Written problem
Copy every line, leaving nothing out and adding nothing.

Data excerpt
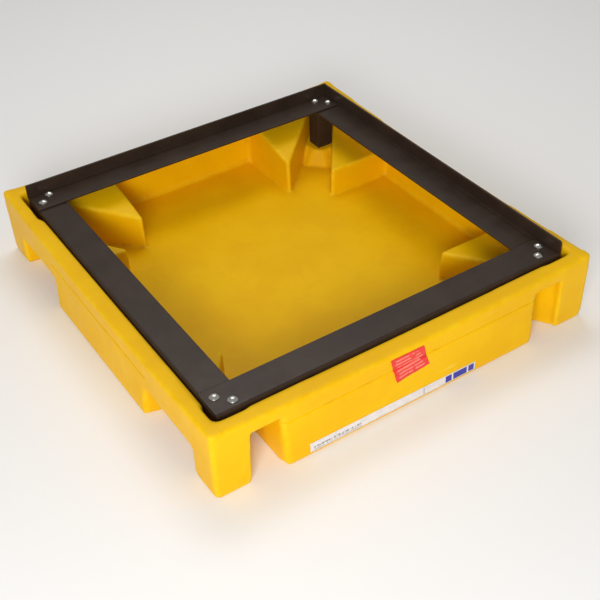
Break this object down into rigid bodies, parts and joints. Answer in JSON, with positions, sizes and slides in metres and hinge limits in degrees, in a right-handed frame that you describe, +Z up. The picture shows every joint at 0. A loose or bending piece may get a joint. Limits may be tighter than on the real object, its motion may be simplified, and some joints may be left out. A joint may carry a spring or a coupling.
{
  "type": "spill containment pallet",
  "caption": "Low square spill pallet: a moulded plastic sump with corner feet and fork pockets, carrying a bolted steel angle frame that lifts out.",
  "frame": {"origin": "on the floor, under the middle of the basin's rim", "axes": "+X to the right-hand side and +Y to the back, seen from the side with the labels; +Z up"},
  "size_m": [0.95, 1, 0.19],
  "materials": {
    "basin_plastic": "moulded polyethylene, soft sheen",
    "frame_paint": "dark baked paint, semi-gloss",
    "zinc_fastener": "bright zinc plate",
    "warning_label": "printed vinyl",
    "information_label": "printed vinyl"
  },
  "bodies": {
    "basin": {"basin": "basin_plastic", "warning_label": "warning_label", "information_label": "information_label"},
    "support_frame": {"front_rail": "frame_paint", "back_rail": "frame_paint", "left_rail": "frame_paint", "right_rail": "frame_paint", "front_left_post": "frame_paint", "front_left_plate": "frame_paint", "front_left_bolts": "zinc_fastener", "front_left_washers": "zinc_fastener", "front_left_nuts": "zinc_fastener", "front_right_post": "frame_paint", "front_right_plate": "frame_paint", "front_right_bolts": "zinc_fastener", "front_right_washers": "zinc_fastener", "front_right_nuts": "zinc_fastener", "back_left_post": "frame_paint", "back_left_plate": "frame_paint", "back_left_bolts": "zinc_fastener", "back_left_washers": "zinc_fastener", "back_left_nuts": "zinc_fastener", "back_right_post": "frame_paint", "back_right_plate": "frame_paint", "back_right_bolts": "zinc_fastener", "back_right_washers": "zinc_fastener", "back_right_nuts": "zinc_fastener"}
  },
  "joints": [
    {"name": "frame_lift", "type": "slide", "parent": "basin", "child": "support_frame", "axis": [0, 0, 1], "range_m": [0, 0.2]}
  ]
}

Response
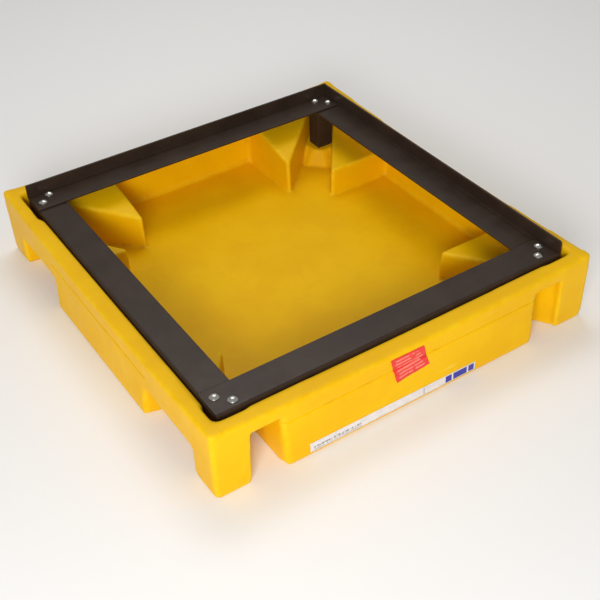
Break this object down into rigid bodies, parts and joints. Answer in JSON, with positions, sizes and slides in metres and hinge limits in degrees, in a right-handed frame that you describe, +Z up. The picture shows every joint at 0. A loose or bending piece may get a joint. Limits may be tighter than on the real object, its motion may be simplified, and some joints may be left out. A joint may carry a spring or a coupling.
{
  "type": "spill containment pallet",
  "caption": "Low square spill pallet: a moulded plastic sump with corner feet and fork pockets, carrying a bolted steel angle frame that lifts out.",
  "frame": {"origin": "on the floor, under the middle of the basin's rim", "axes": "+X to the right-hand side and +Y to the back, seen from the side with the labels; +Z up"},
  "size_m": [0.95, 1, 0.19],
  "materials": {
    "basin_plastic": "moulded polyethylene, soft sheen",
    "frame_paint": "dark baked paint, semi-gloss",
    "zinc_fastener": "bright zinc plate",
    "warning_label": "printed vinyl",
    "information_label": "printed vinyl"
  },
  "bodies": {
    "basin": {"basin": "basin_plastic", "warning_label": "warning_label", "information_label": "information_label"},
    "support_frame": {"front_rail": "frame_paint", "back_rail": "frame_paint", "left_rail": "frame_paint", "right_rail": "frame_paint", "front_left_post": "frame_paint", "front_left_plate": "frame_paint", "front_left_bolts": "zinc_fastener", "front_left_washers": "zinc_fastener", "front_left_nuts": "zinc_fastener", "front_right_post": "frame_paint", "front_right_plate": "frame_paint", "front_right_bolts": "zinc_fastener", "front_right_washers": "zinc_fastener", "front_right_nuts": "zinc_fastener", "back_left_post": "frame_paint", "back_left_plate": "frame_paint", "back_left_bolts": "zinc_fastener", "back_left_washers": "zinc_fastener", "back_left_nuts": "zinc_fastener", "back_right_post": "frame_paint", "back_right_plate": "frame_paint", "back_right_bolts": "zinc_fastener", "back_right_washers": "zinc_fastener", "back_right_nuts": "zinc_fastener"}
  },
  "joints": [
    {"name": "frame_lift", "type": "slide", "parent": "basin", "child": "support_frame", "axis": [0, 0, 1], "range_m": [0, 0.2]}
  ]
}